◆ TASK MATERIAL
-- BEGIN --
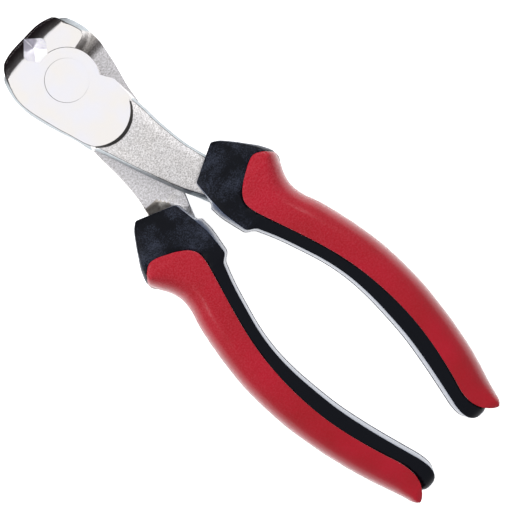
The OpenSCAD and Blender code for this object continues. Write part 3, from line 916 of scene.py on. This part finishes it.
-- END --
-- BEGIN --
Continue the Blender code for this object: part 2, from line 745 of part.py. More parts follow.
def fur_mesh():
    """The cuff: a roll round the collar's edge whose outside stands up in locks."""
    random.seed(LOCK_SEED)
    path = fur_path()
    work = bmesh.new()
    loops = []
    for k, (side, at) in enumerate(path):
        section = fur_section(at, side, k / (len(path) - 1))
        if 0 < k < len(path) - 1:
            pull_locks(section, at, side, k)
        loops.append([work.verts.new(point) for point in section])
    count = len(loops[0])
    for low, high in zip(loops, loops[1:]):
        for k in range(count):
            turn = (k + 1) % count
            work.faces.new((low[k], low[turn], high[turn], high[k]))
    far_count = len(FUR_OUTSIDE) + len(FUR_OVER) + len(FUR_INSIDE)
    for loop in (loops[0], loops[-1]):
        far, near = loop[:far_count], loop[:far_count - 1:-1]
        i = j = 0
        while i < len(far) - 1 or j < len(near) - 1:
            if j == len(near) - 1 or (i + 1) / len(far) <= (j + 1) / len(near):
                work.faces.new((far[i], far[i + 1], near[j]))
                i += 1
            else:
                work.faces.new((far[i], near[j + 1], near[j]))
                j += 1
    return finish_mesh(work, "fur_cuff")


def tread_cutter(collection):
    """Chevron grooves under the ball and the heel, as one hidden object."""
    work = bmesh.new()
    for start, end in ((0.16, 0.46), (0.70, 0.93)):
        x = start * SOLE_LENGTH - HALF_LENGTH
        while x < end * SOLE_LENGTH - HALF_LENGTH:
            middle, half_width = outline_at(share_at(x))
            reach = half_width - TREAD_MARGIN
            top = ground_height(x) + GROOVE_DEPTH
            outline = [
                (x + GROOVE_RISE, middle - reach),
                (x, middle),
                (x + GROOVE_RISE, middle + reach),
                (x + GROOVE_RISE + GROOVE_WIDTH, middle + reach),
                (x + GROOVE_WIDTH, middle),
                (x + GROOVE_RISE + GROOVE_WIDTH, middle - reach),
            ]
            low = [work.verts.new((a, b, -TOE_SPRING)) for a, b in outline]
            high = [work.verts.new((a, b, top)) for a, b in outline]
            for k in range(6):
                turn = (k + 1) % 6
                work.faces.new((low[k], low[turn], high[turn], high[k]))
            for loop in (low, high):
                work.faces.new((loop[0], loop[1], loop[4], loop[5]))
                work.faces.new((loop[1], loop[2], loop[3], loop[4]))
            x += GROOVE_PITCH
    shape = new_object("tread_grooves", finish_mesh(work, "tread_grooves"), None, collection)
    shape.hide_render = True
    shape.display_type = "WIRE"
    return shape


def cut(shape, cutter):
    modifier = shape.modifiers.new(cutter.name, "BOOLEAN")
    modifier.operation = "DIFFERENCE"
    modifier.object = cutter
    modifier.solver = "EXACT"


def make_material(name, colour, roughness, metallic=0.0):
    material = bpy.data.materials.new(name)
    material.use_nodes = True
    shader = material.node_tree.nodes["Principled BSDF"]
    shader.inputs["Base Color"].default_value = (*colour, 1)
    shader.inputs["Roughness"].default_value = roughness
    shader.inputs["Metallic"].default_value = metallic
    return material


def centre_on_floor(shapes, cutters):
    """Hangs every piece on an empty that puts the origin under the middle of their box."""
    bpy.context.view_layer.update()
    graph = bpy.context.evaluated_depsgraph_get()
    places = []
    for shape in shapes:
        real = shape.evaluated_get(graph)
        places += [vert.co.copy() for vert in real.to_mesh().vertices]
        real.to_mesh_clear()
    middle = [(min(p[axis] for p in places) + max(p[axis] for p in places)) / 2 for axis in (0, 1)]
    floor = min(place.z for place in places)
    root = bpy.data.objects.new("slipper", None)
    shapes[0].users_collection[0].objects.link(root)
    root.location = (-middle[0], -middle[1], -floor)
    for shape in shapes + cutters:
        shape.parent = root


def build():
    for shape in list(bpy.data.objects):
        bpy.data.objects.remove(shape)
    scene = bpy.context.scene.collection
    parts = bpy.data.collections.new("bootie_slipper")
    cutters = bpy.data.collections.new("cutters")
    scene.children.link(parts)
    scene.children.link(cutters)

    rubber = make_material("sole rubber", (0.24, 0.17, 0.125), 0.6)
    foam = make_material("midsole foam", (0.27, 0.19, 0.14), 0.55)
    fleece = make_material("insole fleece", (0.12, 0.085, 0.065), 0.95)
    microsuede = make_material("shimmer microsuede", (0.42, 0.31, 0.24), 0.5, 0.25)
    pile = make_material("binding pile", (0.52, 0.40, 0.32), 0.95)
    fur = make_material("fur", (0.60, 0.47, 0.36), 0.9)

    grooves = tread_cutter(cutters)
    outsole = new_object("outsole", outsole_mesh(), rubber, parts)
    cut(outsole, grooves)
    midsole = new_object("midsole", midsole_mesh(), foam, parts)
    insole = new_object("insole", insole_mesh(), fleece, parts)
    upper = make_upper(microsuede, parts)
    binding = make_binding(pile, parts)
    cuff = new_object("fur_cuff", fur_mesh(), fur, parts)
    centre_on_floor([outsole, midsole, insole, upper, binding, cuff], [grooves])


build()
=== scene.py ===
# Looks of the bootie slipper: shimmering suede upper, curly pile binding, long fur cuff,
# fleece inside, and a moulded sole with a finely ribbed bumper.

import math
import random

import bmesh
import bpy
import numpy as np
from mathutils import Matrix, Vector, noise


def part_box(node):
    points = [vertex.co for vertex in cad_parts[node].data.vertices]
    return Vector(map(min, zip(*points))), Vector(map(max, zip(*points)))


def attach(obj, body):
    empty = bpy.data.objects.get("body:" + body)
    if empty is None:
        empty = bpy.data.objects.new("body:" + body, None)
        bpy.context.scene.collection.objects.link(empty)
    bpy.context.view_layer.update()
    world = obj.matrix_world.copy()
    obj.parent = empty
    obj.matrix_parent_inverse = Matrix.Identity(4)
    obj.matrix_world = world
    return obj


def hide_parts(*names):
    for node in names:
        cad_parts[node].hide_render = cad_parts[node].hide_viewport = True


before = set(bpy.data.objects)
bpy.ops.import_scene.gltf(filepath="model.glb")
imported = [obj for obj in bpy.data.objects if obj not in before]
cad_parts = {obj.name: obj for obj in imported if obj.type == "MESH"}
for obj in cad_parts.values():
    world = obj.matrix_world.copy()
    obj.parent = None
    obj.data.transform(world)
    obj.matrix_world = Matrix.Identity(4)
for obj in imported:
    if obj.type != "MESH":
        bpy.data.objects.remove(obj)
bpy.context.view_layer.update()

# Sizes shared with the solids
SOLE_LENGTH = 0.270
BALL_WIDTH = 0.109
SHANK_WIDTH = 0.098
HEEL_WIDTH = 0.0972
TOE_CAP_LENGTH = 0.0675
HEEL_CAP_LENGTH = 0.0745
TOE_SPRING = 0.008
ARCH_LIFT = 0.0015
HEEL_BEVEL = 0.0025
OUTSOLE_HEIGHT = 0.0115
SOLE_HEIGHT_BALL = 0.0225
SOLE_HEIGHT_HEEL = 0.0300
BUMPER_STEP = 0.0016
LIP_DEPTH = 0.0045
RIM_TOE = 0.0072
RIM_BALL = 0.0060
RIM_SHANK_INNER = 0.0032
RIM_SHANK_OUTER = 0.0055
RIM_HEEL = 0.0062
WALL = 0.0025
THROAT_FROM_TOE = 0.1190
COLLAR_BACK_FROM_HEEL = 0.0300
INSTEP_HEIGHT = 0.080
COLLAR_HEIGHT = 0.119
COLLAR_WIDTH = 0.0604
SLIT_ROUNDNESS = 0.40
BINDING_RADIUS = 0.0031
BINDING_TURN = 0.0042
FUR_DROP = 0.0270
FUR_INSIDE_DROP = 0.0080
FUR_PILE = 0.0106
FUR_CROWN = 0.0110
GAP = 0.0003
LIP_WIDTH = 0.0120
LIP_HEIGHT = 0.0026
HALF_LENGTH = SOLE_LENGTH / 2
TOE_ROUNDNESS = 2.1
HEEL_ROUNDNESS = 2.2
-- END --
◆ PROMPT
Starting at the line that contains "obj.parent = empty" and stopping at the line that contains "imported = [obj", transcribe the lines exactly; both boundary lines are to be included.

◆ REPLY
    obj.parent = empty
    obj.matrix_parent_inverse = Matrix.Identity(4)
    obj.matrix_world = world
    return obj


def hide_parts(*names):
    for node in names:
        cad_parts[node].hide_render = cad_parts[node].hide_viewport = True


before = set(bpy.data.objects)
bpy.ops.import_scene.gltf(filepath="model.glb")
imported = [obj for obj in bpy.data.objects if obj not in before]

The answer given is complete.